Александр Генис: Я знаю - как. Так же, как поднимается из-под руин коммунизма Восточная Европа, как Центральная Европа, как Прибалтика, как Грузия. Существует уже немало примеров.

Марина Адамович: Но у каждого своя длина пути. Я в этом смысле такой исторический православный оптимист – все там будем. То есть требуется больше времени и, я думаю, в качестве оптимиста исторического, что мы, Саша, с вами до этого времени не доживем, это уже очевидно. Но оно будет.

Александр Генис: Тем важнее, что произойдет по дороге.
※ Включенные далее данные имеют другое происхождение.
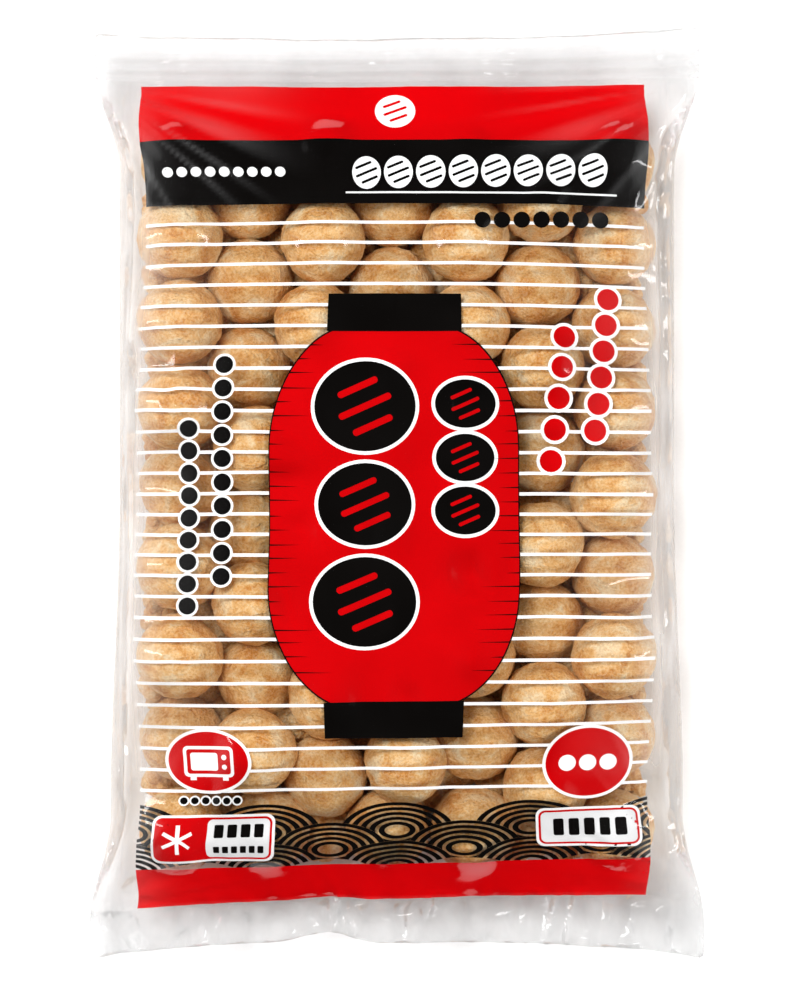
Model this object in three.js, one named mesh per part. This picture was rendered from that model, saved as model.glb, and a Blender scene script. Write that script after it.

Как бы хорошо или плохо это не кончилось, но сейчас, сегодня, завтра, мы должны быть к тому, что роль эмиграции изменится.

Марина Адамович: А она уже меняется. Она уже становится более активной. Вообще-то человек имеет абсолютное право на жизнь. И у человека есть врожденное право жить там и так, как он хочет. Поэтому те мигранты, которые предпочли жить - по самым разным причинам, от колбасы до идеи, вспомним Солженицына, - вне территории современной России , они будут вести себя активно, потому что они - полноценные люди, и это - их полноценная жизнь.

Александр Генис: Но, говоря о культуре, не так тут все просто. Я знаю это по себе. Для меня эмиграция была естественным состоянием - как литератор я сложился в эмиграции. Поэтому для меня было нормальным печататься в эмигрантских журналах, газетах, создавать их, работать в них. Но с тех пор, как цензура кончилась в России, я, как и все остальные здешние писатели, перебрался туда, где больше читателей. Естественно, что я печатаюсь там. Однако, сегодня ситуация опять меняется и легко предположить, что в связи с зажимом гаек вновь хлынет на Запад поток и литературы, и культуры, а значит опять понадобятся эмигрантские газеты и журналы. Может, теперь это уже будет в виде интернетских изданий или каких-то видеопроектов. Так или иначе, ваш “Новый журнал”, который казался тонущей Атлантидой, может оказаться таким новым местом сбора. Готовы ли вы к такой ситуации?

Марина Адамович: Готовы абсолютно, потому что это ситуация осознанная.